Recording and evaluation of a multiple-talker version of the WAKO rhyme test
Human speech recognition shows great robustness despite a wide range of speech production variability including talkers, speaking rates, and dialects. Word recognition accuracy decreases and response latency increases when this variability is introduced in word recognition tests compared to a single talker condition (Mullennix et al., 1988; Kirk et al., 1997). The use of a single professional speaker within a commercially available speech test underestimates the real difficulties met in daily life by hearing impaired listeners and limits the ability to generalize any findings on speech perception in general (Clark, 1973).
A multi talker version of the WAKO rhyme test (von Wallenberg & Kollmeier, 1989) was recorded by four non-professional talkers (two male and two female native German speakers with either German or Swiss accent) for this experiment. The quality of the recordings was first evaluated by ten normal hearing subjects.
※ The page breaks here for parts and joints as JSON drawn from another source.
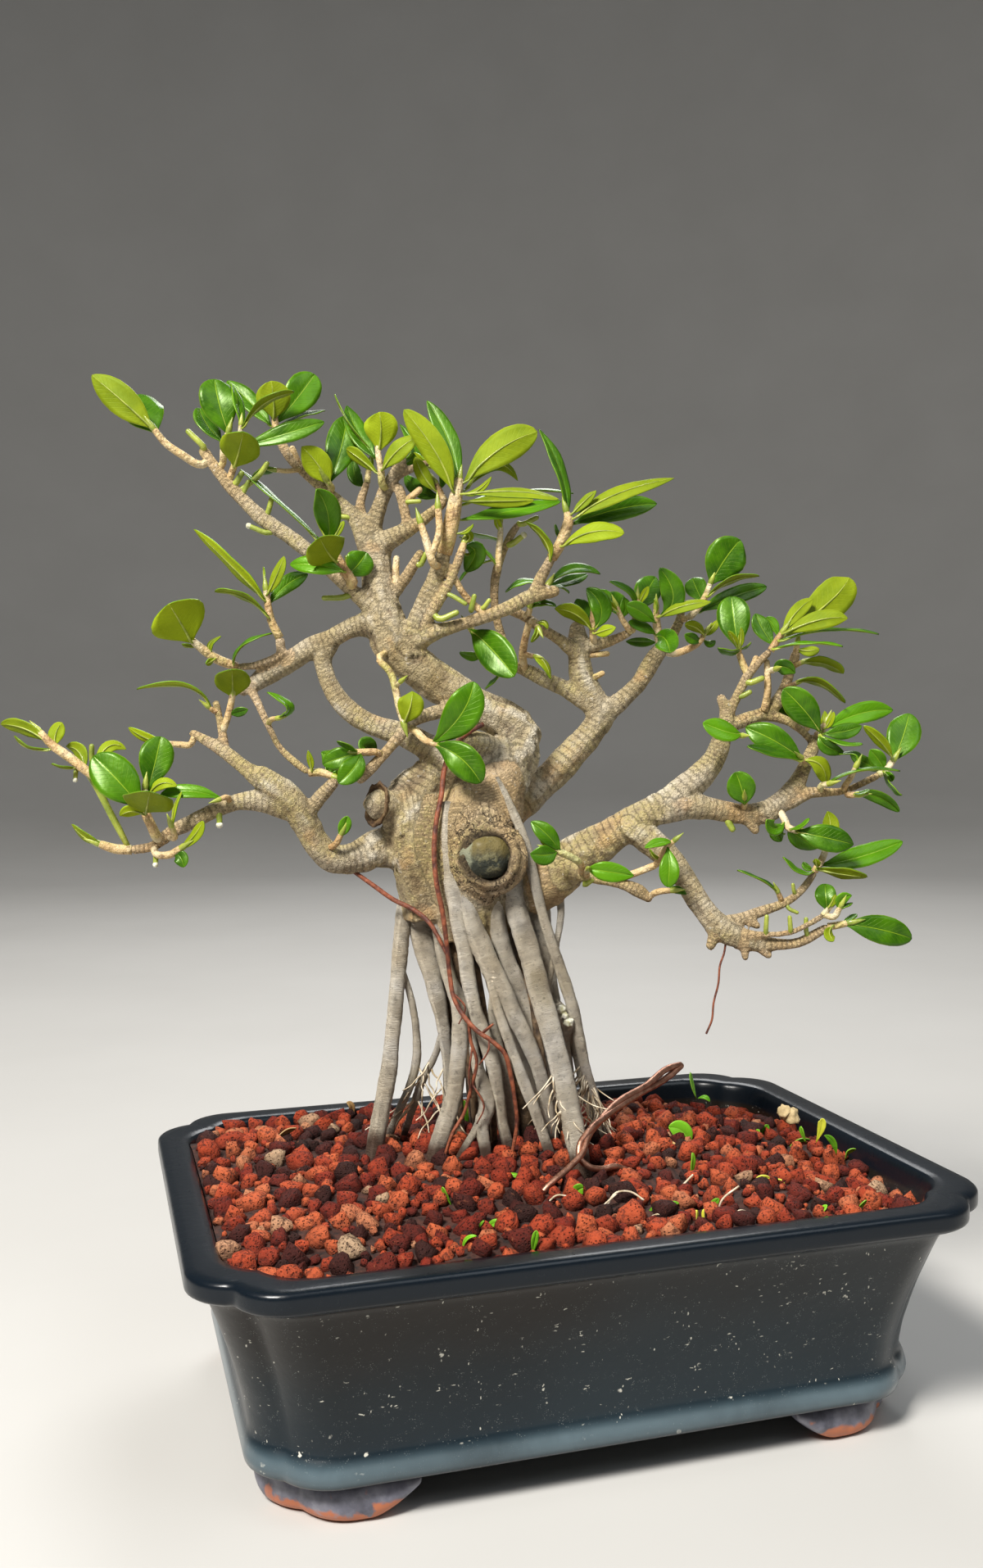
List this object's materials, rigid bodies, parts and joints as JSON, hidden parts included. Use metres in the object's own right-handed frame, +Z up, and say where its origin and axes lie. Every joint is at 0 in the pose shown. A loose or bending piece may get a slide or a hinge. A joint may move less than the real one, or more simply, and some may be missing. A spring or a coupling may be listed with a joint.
{
  "type": "chinese banyan bonsai",
  "caption": "Chinese banyan bonsai: a leaning trunk fused from pillar roots with arching leafy limbs, in lava gravel in a dark glazed rectangular pot with a notched rim and cloud feet.",
  "frame": {"origin": "on the table, under the middle of the whole tree and pot", "axes": "+Z up, X along the pot's long side with +X to the right as seen from its front, which faces -Y"},
  "size_m": [0.363, 0.22, 0.4213],
  "materials": {
    "glazed_stoneware": "glossy dark navy and black-brown glaze with pale flecks, over stoneware",
    "drain_mesh": "matt moulded plastic grid",
    "lava_gravel": "rough porous red, maroon and dark brown lava granules",
    "bark": "matt grey-beige bark with paler lenticels and olive lichen",
    "red_root": "satin red-brown skin of young aerial roots",
    "copper_wire": "dulled annealed copper wire",
    "leaf": "waxy glossy green upper faces, paler matt undersides, green and tan stems"
  },
  "bodies": {
    "root": {"drain_mesh_left": "drain_mesh", "drain_mesh_right": "drain_mesh", "leaf_front_low": "leaf", "leaf_limb_round": "leaf", "leaf_long_arc": "leaf", "leaf_right_back_a": "leaf", "leaf_right_back_b": "leaf", "pot": "glazed_stoneware", "red_roots": "red_root", "shoot_green": "leaf", "soil": "lava_gravel", "spray_behind": "leaf", "spray_centre": "leaf", "spray_cross": "leaf", "spray_crown": "leaf", "spray_crown_low": "leaf", "spray_far_right": "leaf", "spray_fork_pair": "leaf", "spray_front": "leaf", "spray_front_right": "leaf", "spray_gold": "leaf", "spray_grey_left": "leaf", "spray_hanging": "leaf", "spray_knuckle": "leaf", "spray_knuckle_right": "leaf", "spray_knuckle_tip": "leaf", "spray_leader_centre": "leaf", "spray_leader_fork": "leaf", "spray_leader_left": "leaf", "spray_leader_mid": "leaf", "spray_leader_mid_left": "leaf", "spray_left_big": "leaf", "spray_left_fan": "leaf", "spray_left_low_point": "leaf", "spray_left_low_right": "leaf", "spray_left_point": "leaf", "spray_left_shoot": "leaf", "spray_left_up": "leaf", "spray_low_right_in": "leaf", "spray_low_right_tip": "leaf", "spray_low_right_up": "leaf", "spray_right_back": "leaf", "spray_right_centre": "leaf", "spray_right_centre_low": "leaf", "spray_right_centre_up": "leaf", "spray_right_crown": "leaf", "spray_right_glossy": "leaf", "spray_right_mid": "leaf", "spray_right_mid_left": "leaf", "spray_right_top": "leaf", "spray_right_under": "leaf", "spray_upper_left": "leaf", "spray_upper_left_b": "leaf", "spray_upright": "leaf", "tie_wire": "copper_wire", "trunk": "bark"}
  },
  "joints": []
}
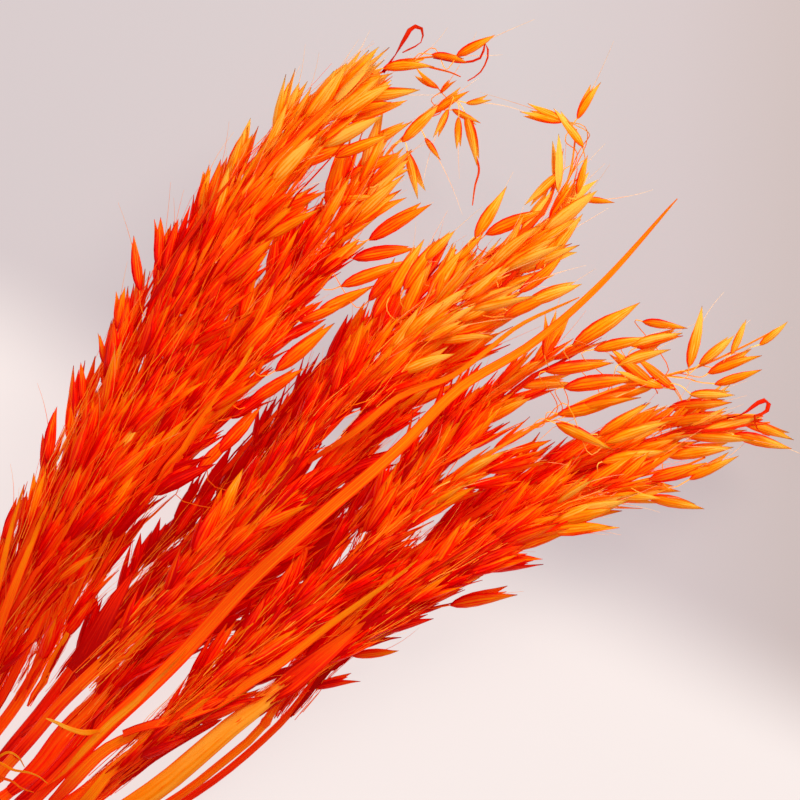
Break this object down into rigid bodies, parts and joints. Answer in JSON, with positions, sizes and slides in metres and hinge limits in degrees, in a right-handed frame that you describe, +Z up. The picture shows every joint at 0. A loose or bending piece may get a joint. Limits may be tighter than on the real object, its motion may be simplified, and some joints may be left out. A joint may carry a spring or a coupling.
{
  "type": "dried oats bundle",
  "caption": "Tied bundle of long dried oat stems, dyed orange, with full feathery heads that fan out from a twine tie, lying on its side.",
  "frame": {"origin": "on the surface the bundle lies on, under the middle of its bounding box", "axes": "+X along the stems from the cut ends to the heads, +Y to the left of that, +Z up"},
  "size_m": [0.604, 0.2496, 0.0645],
  "materials": {
    "dyed_oat": "dry, papery, slightly satin husks and straw, dyed red to yellow orange",
    "jute_twine": "natural jute twine, matt, with loose fibres"
  },
  "bodies": {
    "root": {"oat_stem_01": "dyed_oat", "oat_stem_02": "dyed_oat", "oat_stem_03": "dyed_oat", "oat_stem_04": "dyed_oat", "oat_stem_05": "dyed_oat", "oat_stem_06": "dyed_oat", "oat_stem_07": "dyed_oat", "oat_stem_08": "dyed_oat", "oat_stem_09": "dyed_oat", "oat_stem_10": "dyed_oat", "oat_stem_11": "dyed_oat", "oat_stem_12": "dyed_oat", "twine_tie": "jute_twine"}
  },
  "joints": []
}
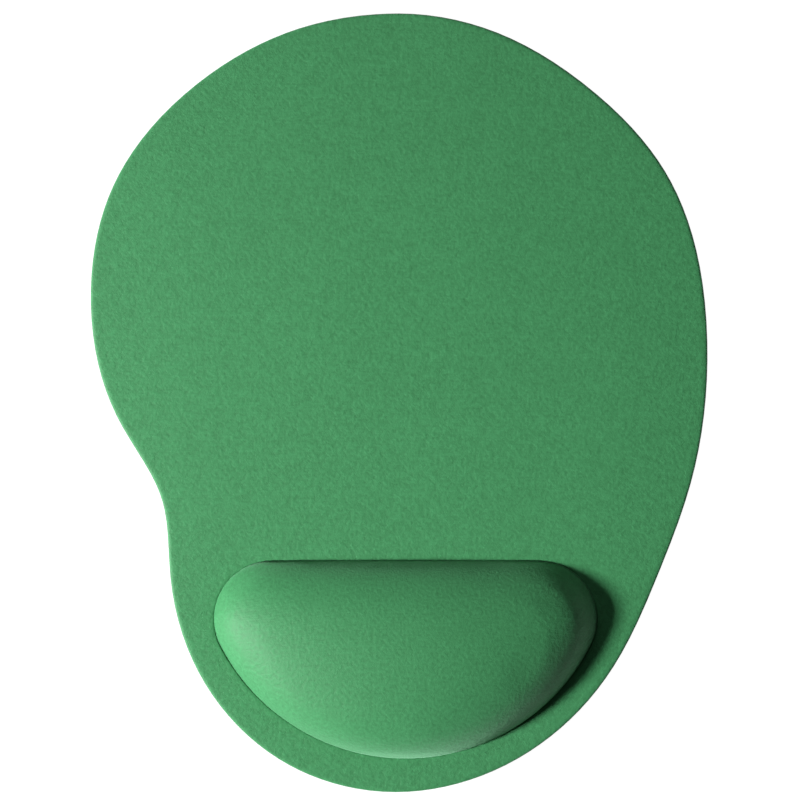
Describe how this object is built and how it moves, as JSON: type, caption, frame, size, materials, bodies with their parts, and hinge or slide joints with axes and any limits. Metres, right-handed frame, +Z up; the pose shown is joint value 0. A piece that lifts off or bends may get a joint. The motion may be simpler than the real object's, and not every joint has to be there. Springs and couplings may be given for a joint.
{
  "type": "mouse pad with wrist rest",
  "caption": "Rounded cloth-topped mouse pad with a raised D-shaped padded wrist rest and a non-slip rubber base.",
  "frame": {"origin": "on the desk surface, under the middle of the pad's outline", "axes": "+Z up; +Y from the wrist rest towards the far end of the pad; +X to the user's right"},
  "size_m": [0.1901, 0.24, 0.02],
  "materials": {
    "base_rubber": "matte, embossed grip pattern",
    "glue_film": "thin hot-melt adhesive film",
    "foam": "closed-cell foam, matte cut edge",
    "pad_knit": "fine green knitted polyester, matte",
    "rest_knit": "stretch green knit over foam, matte",
    "core_foam": "slow-recovery open-cell foam"
  },
  "bodies": {
    "root": {"non_slip_base": "base_rubber", "base_glue_film": "glue_film", "pad_foam": "foam", "cloth_glue_film": "glue_film", "pad_cloth": "pad_knit", "rest_cover": "rest_knit", "rest_glue_film": "glue_film", "rest_foam_shell": "foam", "rest_foam_core": "core_foam"}
  },
  "joints": []
}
Nine hearing aid wearers were tested in aided and unaided conditions with the original and the newly recorded versions of the WAKO test. Word recognition, response time and subjective sound quality ratings were simultaneously measured for each test condition. Statistical analysis used a logistic mixed effect regression model on the word recognition scores and a linear mixed effect regression model on the response times and the sound quality ratings. Test condition and test version were treated as fixed effects and their p-values were obtained by likelihood ratio tests comparing the full model against the model without the effect. Introducing variability in the test material led to a significant decrease in performance for word recognition accuracy, response times and sound quality ratings. These results suggest that using speech materials closer to that experienced in daily life makes word recognition more difficult compared to material intended for clinical use. Applications of these findings are suggested for the use of test designs for researchers who have difficulties interpreting results due to celling effects.